Jornal Nacional (National news), a primetime news programme aired by Rede Globo since 1969, was the second most-watched Brazilian programme in 2015 – 26,007,251 viewers per minute and for 5,5 million people worldwide via Globo International -,according to Ibope (Brazilian Institute of Public Opinion and Statistics) ).
The traditional mass communication model in Brazil is heavily based on cross-ownership of media, when a group owns vehicles in more than one media – such as radio, TV, and newspaper – in the same market, even though the Federal Constitution (Article 220, paragraph 5) states that “the media cannot, directly or indirectly, be subject to monopoly or oligopoly”.
The concentration of ownership creates audience concentration and threatens the diversity of opinions in the field of communications. A survey conducted by the project Media Ownership Monitor Brasil 2017, the four largest broadcasters, –Globo, SBT, Record, and Bandeirantes– which are all located in the Brazilian megalopolis, Rio de Janeiro and São Paulo, hold over 70% of the entire audience in the country.
The press is controlled by three traditional newspapers: Folha de S.Paulo, O Estado de S.Paulo e O Globo. The Magazine market has only two relevant magazines, Veja and Época, in terms of national circulation with the publication of weekly issues.
Grupo Globo, for instance, is owned by individuals who have had a great impact on the country’s politics.
The government has invested high amounts of money in media buy. Between 2000 and 2014 the government bought R$23 billion in media space, and Grupo Globo was the media outlet that received the largest number. The period entails the last three years of former President Fernando Henrique Cardoso government, entire Lula government (8 years), and the first mandate of Dilma Rousseff (4 years).
When Bolsonaro was elected president, he decided to reduce considerably the amount of money the media companies were receiving and equally distribute the funds between them, differently from what was happening in previous years whereas Grupo Globo used to receive 80% of the available budget.

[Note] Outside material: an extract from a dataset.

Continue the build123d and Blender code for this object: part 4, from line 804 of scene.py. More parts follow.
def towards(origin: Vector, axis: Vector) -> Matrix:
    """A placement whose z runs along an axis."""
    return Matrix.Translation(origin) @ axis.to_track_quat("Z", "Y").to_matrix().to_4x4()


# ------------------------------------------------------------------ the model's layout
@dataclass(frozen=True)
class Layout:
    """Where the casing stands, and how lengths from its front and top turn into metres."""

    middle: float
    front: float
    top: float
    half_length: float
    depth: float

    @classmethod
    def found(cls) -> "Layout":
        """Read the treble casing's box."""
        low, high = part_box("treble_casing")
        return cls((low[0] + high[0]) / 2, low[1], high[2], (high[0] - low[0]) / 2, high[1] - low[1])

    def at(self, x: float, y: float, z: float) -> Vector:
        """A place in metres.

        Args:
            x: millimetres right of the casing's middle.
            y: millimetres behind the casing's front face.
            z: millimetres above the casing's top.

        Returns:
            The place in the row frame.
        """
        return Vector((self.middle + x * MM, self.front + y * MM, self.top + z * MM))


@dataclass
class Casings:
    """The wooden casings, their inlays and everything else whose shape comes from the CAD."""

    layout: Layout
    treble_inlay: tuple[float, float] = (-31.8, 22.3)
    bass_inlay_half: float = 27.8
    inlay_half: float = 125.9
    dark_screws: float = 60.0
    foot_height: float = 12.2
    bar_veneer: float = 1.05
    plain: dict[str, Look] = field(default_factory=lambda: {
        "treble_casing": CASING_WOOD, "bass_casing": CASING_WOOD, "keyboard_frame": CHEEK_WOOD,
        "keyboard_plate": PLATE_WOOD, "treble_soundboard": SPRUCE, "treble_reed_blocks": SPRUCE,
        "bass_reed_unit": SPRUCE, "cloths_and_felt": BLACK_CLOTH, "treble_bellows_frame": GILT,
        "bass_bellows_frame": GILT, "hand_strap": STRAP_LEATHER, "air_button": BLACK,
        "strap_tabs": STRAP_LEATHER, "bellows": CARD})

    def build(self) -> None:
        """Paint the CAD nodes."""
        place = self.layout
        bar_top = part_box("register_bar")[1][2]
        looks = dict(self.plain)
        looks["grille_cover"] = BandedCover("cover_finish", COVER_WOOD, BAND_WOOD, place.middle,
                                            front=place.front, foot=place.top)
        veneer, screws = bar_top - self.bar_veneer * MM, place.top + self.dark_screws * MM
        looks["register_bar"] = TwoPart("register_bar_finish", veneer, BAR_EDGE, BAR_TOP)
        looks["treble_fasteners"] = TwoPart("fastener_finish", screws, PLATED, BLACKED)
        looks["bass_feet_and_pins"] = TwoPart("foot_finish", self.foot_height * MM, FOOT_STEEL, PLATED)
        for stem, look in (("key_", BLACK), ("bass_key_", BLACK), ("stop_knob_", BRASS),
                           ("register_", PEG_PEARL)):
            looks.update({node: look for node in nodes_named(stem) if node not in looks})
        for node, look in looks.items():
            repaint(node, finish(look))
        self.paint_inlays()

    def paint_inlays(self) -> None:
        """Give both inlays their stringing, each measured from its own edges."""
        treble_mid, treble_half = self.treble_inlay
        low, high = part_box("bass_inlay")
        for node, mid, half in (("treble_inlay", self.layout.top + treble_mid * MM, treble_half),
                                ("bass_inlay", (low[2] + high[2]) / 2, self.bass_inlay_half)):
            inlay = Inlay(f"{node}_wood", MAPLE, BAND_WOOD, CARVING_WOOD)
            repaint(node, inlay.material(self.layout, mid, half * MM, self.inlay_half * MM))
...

Many citizens across the country share criticism and skepticism against the largest free-to-air television network, Globo, and other media outlets. People are aware of the partisan nature of the traditional media, which makes them doubt whether the news reported is biased or not.
Current president Jair Bolsonaro from the far-right Aliança Party has also persistently criticized the company because he believes they were not fair while he was campaigning for the elections. He alleges that the media have spread a lot of ‘fake news’ about his government, and matters related to Brazil.

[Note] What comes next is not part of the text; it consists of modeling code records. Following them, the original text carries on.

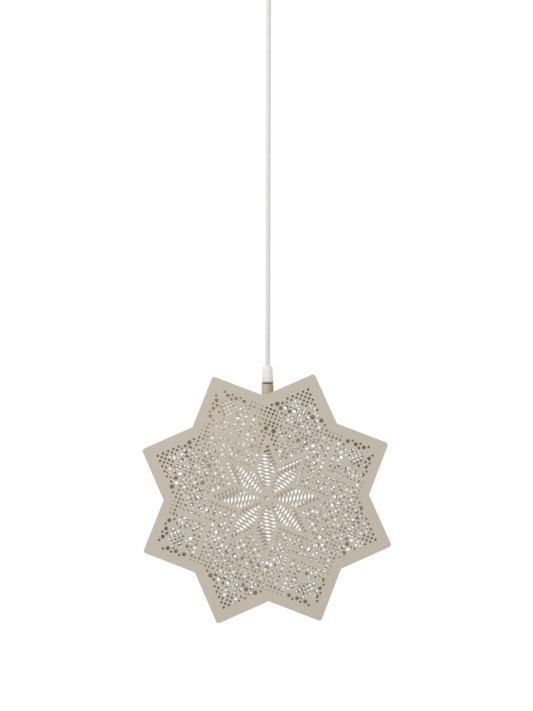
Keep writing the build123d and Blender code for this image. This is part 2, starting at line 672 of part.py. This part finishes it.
def star_earth_wire():
    """Out of the lampholder cap at the back and round to the earth lug on the rim."""
    barrel_end = LUG_BARREL_X - 0.45 * LUG_BARREL_LENGTH
    points = [
        (0, 2 * WIRE_DIAMETER, EARTH_EXIT_Z),
        (0, HOLDER_DIAMETER / 2 + 3 * WIRE_DIAMETER, EARTH_EXIT_Z),
        tuple(earth_plane(LUG_BARREL).from_local_coords((barrel_end - LUG_BARREL_LENGTH, 0, 0))),
        tuple(earth_plane(LUG_BARREL).from_local_coords((barrel_end, 0, 0))),
    ]
    return wire_along(points, 1.6 * WIRE_DIAMETER)


def cord_foot():
    """The cord from inside the strain relief, through the threaded tube, to the lampholder cap."""
    return rod(CORD_RADIUS, SHEATH_END_Z, RELIEF_SEAT_Z)


def strain_relief():
    """A tapered rubber sleeve that screws onto the top of the threaded tube."""
    top, foot = RELIEF_TOP / 2, RELIEF_FOOT / 2
    bore = CORD_RADIUS + RUNNING
    outside = turned([
        (0, RELIEF_CONE_Z), (foot, RELIEF_CONE_Z), (top, RELIEF_TOP_Z), (0, RELIEF_TOP_Z),
    ])
    outside = fillet(outside.faces().sort_by(Axis.Z)[-1].edges(), RELIEF_EDGE_ROUND)
    line_z = RELIEF_TOP_Z - RELIEF_GROOVE_DROP
    waist = top + (foot - top) * RELIEF_GROOVE_DROP / RELIEF_HEIGHT - RELIEF_GROOVE
    outside -= tube(RELIEF_FOOT, waist, line_z - RELIEF_GROOVE, line_z)
    sleeve = outside - rod(bore, RELIEF_CONE_Z - 1, RELIEF_TOP_Z + 1)
    sleeve -= rod(CORD_RADIUS + RELIEF_SEAT_GAP, RELIEF_SEAT_Z, RELIEF_TOP_Z + 1)
    return sleeve - rod(NIPPLE_RADIUS + RUNNING, RELIEF_CONE_Z - 1, NIPPLE_TOP_Z + TWIST_GAP)


def relief_ring():
    """The locking ring at the foot of the strain relief."""
    ring = rod(RELIEF_RING / 2, RELIEF_FOOT_Z, RELIEF_CONE_Z)
    ring = fillet(ring.edges(), RELIEF_RING_ROUND)
    return ring - rod(NIPPLE_RADIUS + RUNNING, RELIEF_FOOT_Z - 1, RELIEF_CONE_Z + 1)


# ---------------------------------------------------------------- cord
def cord():
    """The hanging cord, straight under the star's weight, with a ball end at each of its two hinges."""
    middle = rod(CORD_RADIUS, RELIEF_TOP_Z, CORD_PIVOT_Z)
    ends = [Pos(0, 0, z) * Sphere(CORD_RADIUS) for z in (RELIEF_TOP_Z, CORD_PIVOT_Z)]
    return middle + ends[0] + ends[1]


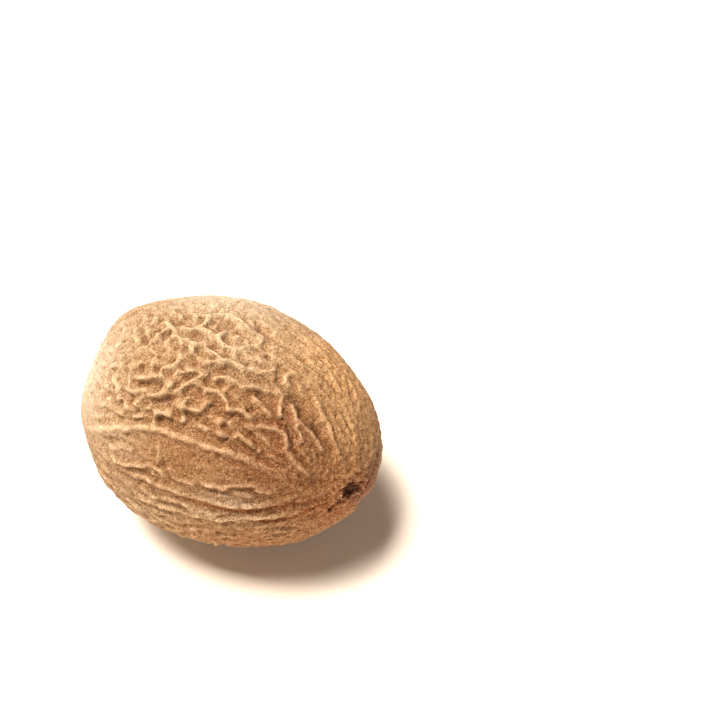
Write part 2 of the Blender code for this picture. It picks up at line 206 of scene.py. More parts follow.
# Small deep pits: station, angle, radius in millimetres.
PITS = (
    (124, -5.5, 0.30), (116, -12.5, 0.34), (113, -12, 0.32), (108.5, -7, 0.28), (100.5, -15.5, 0.40),
    (97.5, -16, 0.32),
    (94, -14.5, 0.38), (91, -14, 0.34), (129, 0, 0.28), (124.5, 16.5, 0.30), (127, 2.5, 0.32),
    (88, -23, 0.30), (80, -9, 0.26), (75, -7, 0.24), (112.5, 3, 0.26), (117.5, 6, 0.30),
    (118, 9, 0.26), (111.5, 9.5, 0.24), (103.5, 8.5, 0.30), (100.5, -2.5, 0.30), (94.5, 0.5, 0.24),
    (93, 8, 0.34),
    (107, 12.5, 0.26), (117, 15.5, 0.30), (124, 18.5, 0.26), (104, 16, 0.34), (92, 14.5, 0.28),
    (108, 28, 0.30),
    (124, 36, 0.30), (129, 38, 0.26), (103, 34, 0.28), (93, 38, 0.24), (84, 45.5, 0.24), (58, 19, 0.24),
)
PIT_STEEPNESS = 0.64    # depth for each millimetre of radius

# The raphe: two furrows side by side. The upper one lies in a shallow valley with a lip
# over it. Towards the broad end it almost dies out, and a low lip and valley go on.
RAPHE_DEPTH = 0.10 * MM
RAPHE_HALF_WIDTH = 0.20 * MM
RAPHE_LIP = 0.10 * MM
RAPHE_LIP_OFFSET = 0.60 * MM
RAPHE_VALLEY = 0.05 * MM
RAPHE_VALLEY_HALF_WIDTH = 0.50 * MM
RAPHE_UPPER = ((40, 66), (47, 68.5), (53, 69), (58.5, 70.5), (64, 72.5), (72, 74.5), (88, 73.5),
               (102, 74), (118, 77), (134, 83), (150, 99), (161, 121))
RAPHE_DYING = (0.34, 0.50)      # share of the route between which the furrow dies out
RAPHE_REMNANT = 0.05            # share of its depth that is left
RAPHE_LIP_LOSS = 0.7            # shares of the lip and the valley that go with it
RAPHE_VALLEY_LOSS = 0.5
RAPHE_LOWER = ((33, 66), (36.5, 69), (40.5, 70.5), (44, 73), (47, 76), (51.5, 78.5), (56, 80),
               (61.5, 81), (69, 80.5))
RAPHE_LOWER_DEPTH = 0.14 * MM

# Where each noise is read.
SHIFTS = {
    "first": (0.0, 0.0, 0.0),
    "crests": (6.0, 2.0, 8.0),
    "stretched": (3.1, 7.7, 1.9),
    "even": (9.2, 3.3, 0.7),
    "ragged": (4.4, 1.3, 6.1),
    "scales": (2.2, 9.1, 3.7),
    "small wander": (3.0, 5.0, 9.0),
    "broad unevenness": (8.0, 1.0, 5.0),
    "small unevenness": (5.0, 8.0, 2.0),
    "lumps": (2.0, 4.0, 6.0),
    "streaks": (0.3, 0.6, 0.9),
    "streak strength": (6.0, 1.0, 4.0),
    "pores": (4.0, 4.0, 1.0),
}
# How far apart the three parts of a noise vector are read.
VECTOR_SHIFTS = ((0.0, 0.0, 0.0), (31.4, 7.1, 12.6), (5.8, 43.2, 21.9))
# How the chalaza's edge is made ragged, and how the routes wander from side to side:
# amount, size and noise.
RAGGEDNESS = (
    (0.22 * MM, 0.50 * MM, "ragged"),
    (0.20 * MM, 0.22 * MM, "first"),
)
WANDERS = (
    (0.10 * MM, 0.9 * MM, "first"),
    (0.12 * MM, 2.5 * MM, "first"),
    (0.05 * MM, 0.4 * MM, "small wander"),
)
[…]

The most serious economic crisis in the country has been covered by a weakened media. According to João Carlos Magalhães, a Ph.D. researcher at the London School of Economics, “Brazil, like other countries, has witnessed the rise of an anti-establishment zeitgeist. This crisis of representativeness also affects the media: who is the press to define what is relevant? they question”, said the researcher to the website Politike.
Magalhães also highlighed that “the Brazilian media has a bad record when it comes to defending democratic values, as the 1964 coup demonstrates. Third, we forget that people’s understanding of the news is as skewed as its creation by journalists. We, readers, understand what we want, and easily forget the news that confronts our prejudices against a newspaper or a broadcaster. And finally, people now have a much more fragmented media system at their disposal”.
The last 10 years have been very hard for traditional media companies in Brazil, especially the press. Two main things hit them in a way that mass redundancies were conducted and many experienced journalists and editors were laid off:
- The general financial crisis in the country.
- Media companies (newspapers, magazines, and broadcasters) inability to compete with major social media businesses, such as Facebook and Google, for online advertisements.
The credibility crisis faced by the traditional media in Brazil has been followed by the gradual empowerment of independent native digital media.
The Operation Car Wash in 2015 set up to uncover the first-of-its-kind web of corruption in the country was just the beginning of an integrity crisis that is linked to a crisis in the business model adopted by the media, which has depended on the selling of publicity for a century to gather funds and now struggles with the resources migration from their outlets to online media companies like Google and Facebook.
“Of course Brazilian journalism had an obligation to cover the events, but we’ve collected a number of problems since then. One of them was the condescending and servile coverage to the police authorities, without any challenge or critical sense. What was said from Curitiba [Operation Car Wash] had an unquestionable tone, and that domesticated the press in general ” said Rogério Christofoletti, journalist and researcher at Objethos (Observatório de Ética Jornalística, Federal University of Santa Catarina) to Marco Zero, a non-profit civil society organization that promotes independent journalism.
The consumption of media in Brazil is large, especially in entertainment and social media. It is one of the largest per capita in the world.
The country has 130 million users on Facebook and 120 million on WhatsApp. The population has gradually changed the way they consume news in the country and the responsibility for such changes is on social networks, particularly when they can be accessed through mobile phones- the country today has as many mobile phones as it does people.
It is estimated that Brazilians spend around 5 hours a day online, which means that the consumption of information has as its sources social networks. This scenario contributes to some superficiality of information and has (re) defined journalistic production.
The current reality where social networks dominate society, traditional media has faced the challenge of keeping up with the changes and novelties the internet has caused. For instance, the newspaper Extra, owned by Grupo Globo, has created a particular newsroom to produce content from material sent them by the readers, such as photos, videos, texts, and audio.
Grupo Globo has faced serious financial problems resulting from the rise of social networks. As reported by Statista, the company witnessed a 50% decrease in net worth from 2015 to 2016.
With the trust crisis becoming ever more imperative, traditional media now encounters a very difficult challenge: If it does not promote innovations– in both its business models and news coverage – there is a possibility of dissipation. On the other hand, this crisis might be paving the way for new digital media.